LATERAL INTERACTIONS AND AZIMUTHAL ORIENTATION OF PURE AND COADSORBED BENZENE LAYERS ON NI(111)

The adsorption of benzene and the coadsorption of benzene with electronegative coadsorbates on Ni(111) have been studied by angle-resolved UPS using linearly polarized synchrotron radiation. The electronic structure of benzene coadsorbed with NO, CO and O in the ordered (2 square-root 3 x 2 square-root 3)R30-degrees layers and for the coadsorbed (3 x 3) benzene + NO layer is similar to that of pure benzene layers. Uniform shifts of the various benzene levels to lower binding energy (0.2-0.3 eV) in the coadsorbed layers are attributed to electrostatic initial state effects. In all pure and coadsorbed layers studied, the benzene molecules are oriented with their molecular plane parallel to the surface with the molecular symmetry reduced to C3v. In the nonsaturated benzene layer and in the coadsorbed layers with (2 square-root 3 x 2 square-root 3)R30-degrees structure the molecules are azimuthally oriented with the hydrogens pointing along the [2BAR11] directions of the substrate.
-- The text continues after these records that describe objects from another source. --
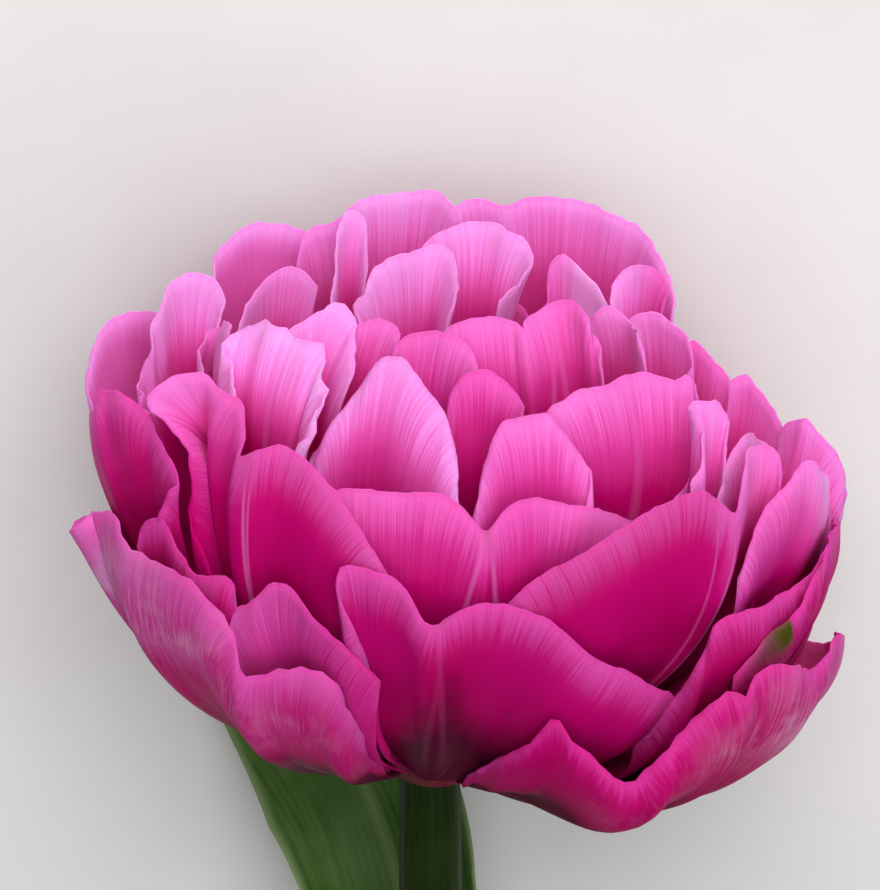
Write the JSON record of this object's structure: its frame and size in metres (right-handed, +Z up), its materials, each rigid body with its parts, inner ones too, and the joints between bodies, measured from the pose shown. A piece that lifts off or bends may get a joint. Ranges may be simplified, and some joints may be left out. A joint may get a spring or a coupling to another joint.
{
  "type": "cut double late tulip",
  "caption": "Cut peony-flowered double tulip lying on its side: full pink bloom of layered petals, curved green stem and clasping leaves.",
  "frame": {"origin": "middle of the part's bounding box in plan, on the surface it lies on", "axes": "+Y along the stem towards the bloom, +Z up from the surface, +X to the bloom's right as seen from above"},
  "size_m": [0.1022, 0.2801, 0.0841],
  "materials": {
    "petal": "satin",
    "stem": "satin",
    "leaf": "satin"
  },
  "bodies": {
    "root": {"bloom": "petal", "stem": "stem", "leaf_upper": "leaf", "leaf_lower": "leaf"}
  },
  "joints": []
}
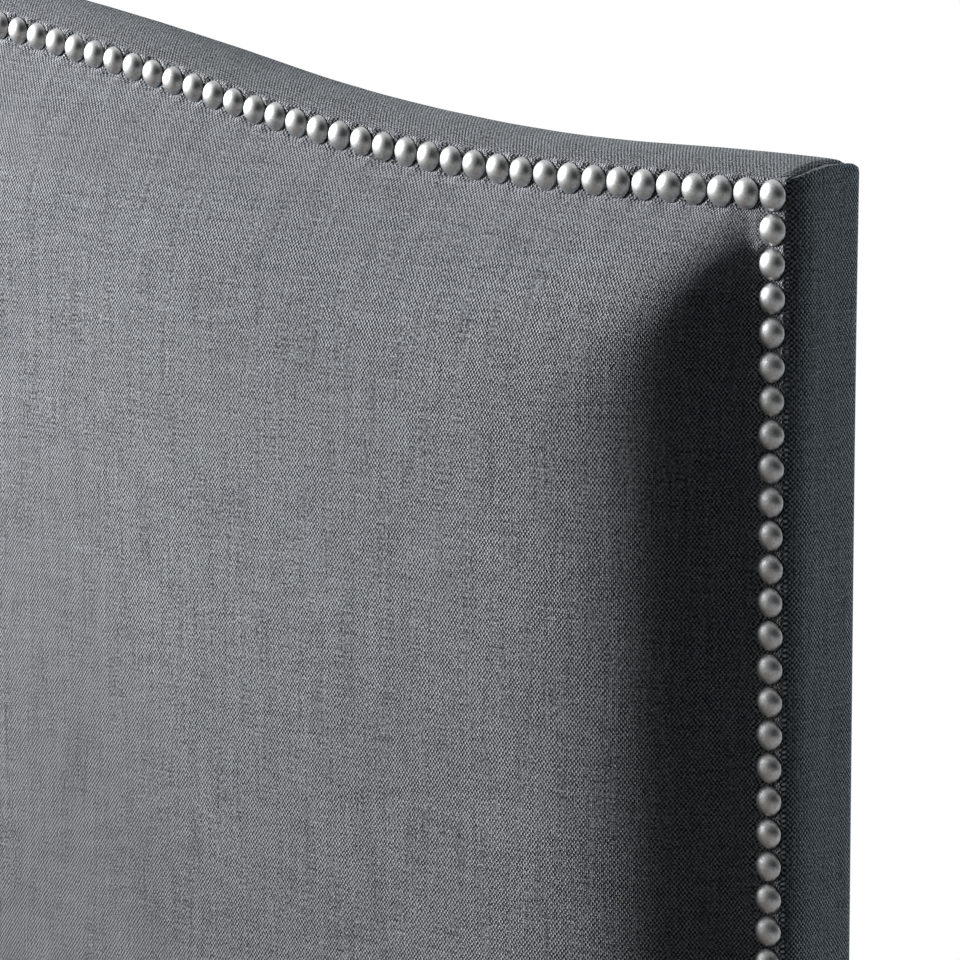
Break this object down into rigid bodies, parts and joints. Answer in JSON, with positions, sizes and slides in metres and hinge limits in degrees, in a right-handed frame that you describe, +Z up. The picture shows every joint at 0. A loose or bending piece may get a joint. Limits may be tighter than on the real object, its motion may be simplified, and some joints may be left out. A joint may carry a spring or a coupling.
{
  "type": "camelback upholstered bed",
  "caption": "Upholstered bed with a padded camelback headboard edged in dome nails, padded rails and footboard, a slatted base and a centre beam on levelling feet.",
  "frame": {"origin": "on the floor, under the middle of the whole bed", "axes": "+Z up, +Y towards the headboard, +X to the right for someone who stands at the foot and looks at the headboard"},
  "size_m": [1.6206, 2.1698, 1.3214],
  "materials": {
    "linen": "plain-weave charcoal linen with slubs, matt",
    "dust_cloth": "black non-woven dust cloth, matt",
    "foam": "open-cell upholstery foam, matt",
    "webbing": "woven webbing",
    "pewter_nails": "satin pewter plating",
    "pine": "planed pine, unfinished",
    "plywood": "sanded plywood",
    "dowel_wood": "fluted beech dowel",
    "dark_wood": "espresso stain, satin lacquer",
    "black_steel": "black powder coat",
    "zinc_steel": "zinc plated",
    "nylon": "black nylon"
  },
  "bodies": {
    "bed": {"headboard_post_left": "dark_wood", "headboard_post_right": "dark_wood", "camelback_rail": "pine", "headboard_mid_rail": "pine", "headboard_bottom_rail": "pine", "headboard_stile_lower": "pine", "headboard_stile_upper": "pine", "headboard_dowels": "dowel_wood", "headboard_panel": "plywood", "headboard_foam": "foam", "headboard_cover": "linen", "headboard_apron": "linen", "headboard_top_band": "linen", "headboard_side_band_left": "linen", "headboard_side_band_right": "linen", "headboard_back_cover": "dust_cloth", "nail_trim_top": "pewter_nails", "nail_trim_left": "pewter_nails", "nail_trim_right": "pewter_nails", "side_rail_left": "pine", "side_rail_right": "pine", "rail_padding_left": "foam", "rail_padding_right": "foam", "rail_cover_left": "linen", "rail_cover_right": "linen", "slat_ledger_left": "pine", "slat_ledger_right": "pine", "head_brackets": "black_steel", "foot_brackets": "black_steel", "frame_bolts": "zinc_steel", "bracket_screws": "zinc_steel", "footboard_core": "pine", "footboard_foam": "foam", "footboard_cover": "linen", "foot_leg_left": "dark_wood", "foot_leg_right": "dark_wood", "leg_hanger_bolts": "zinc_steel", "floor_glides": "nylon", "centre_beam": "pine", "beam_hangers": "black_steel", "centre_leg_1": "pine", "centre_leg_2": "pine", "leveller_inserts": "zinc_steel", "slat_straps": "webbing", "slat_01": "pine", "slat_02": "pine", "slat_03": "pine", "slat_04": "pine", "slat_05": "pine", "slat_06": "pine", "slat_07": "pine", "slat_08": "pine", "slat_09": "pine", "slat_10": "pine", "slat_11": "pine", "slat_12": "pine"},
    "pad_1": {"leveller_pad_1": "nylon"},
    "stem_1": {"leveller_stem_1": "zinc_steel"},
    "pad_2": {"leveller_pad_2": "nylon"},
    "stem_2": {"leveller_stem_2": "zinc_steel"}
  },
  "joints": [
    {"name": "leveller_1_travel", "type": "slide", "parent": "bed", "child": "pad_1", "axis": [0, 0, -1], "range_m": [0, 0.015]},
    {"name": "leveller_1_turn", "type": "hinge", "parent": "pad_1", "child": "stem_1", "pos_m": [0, 0.31725, 0.005], "axis": [0, 0, -1], "range_deg": [0, 4320]},
    {"name": "leveller_2_travel", "type": "slide", "parent": "bed", "child": "pad_2", "axis": [0, 0, -1], "range_m": [0, 0.015]},
    {"name": "leveller_2_turn", "type": "hinge", "parent": "pad_2", "child": "stem_2", "pos_m": [0, -0.37047, 0.005], "axis": [0, 0, -1], "range_deg": [0, 4320]}
  ],
  "couplings": [
    {"joint": "leveller_1_turn", "follows": "leveller_1_travel", "rad_per_m": 5026.5},
    {"joint": "leveller_2_turn", "follows": "leveller_2_travel", "rad_per_m": 5026.5}
  ]
}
In the saturated pure (square-root 7 x square-root 7)R19.1-degrees layer and the (3 x 3) benzene + NO layer the molecules are azimuthally reorientated due to lateral interactions. The proposed azimuthal reorientations are in agreement with expectations from steric arguments. For the saturated pure (square-root 7 x square-root 7)R19.1-degrees layer the 2a1g levels exhibits a dispersion of 0.45 eV, also indicative of lateral interactions.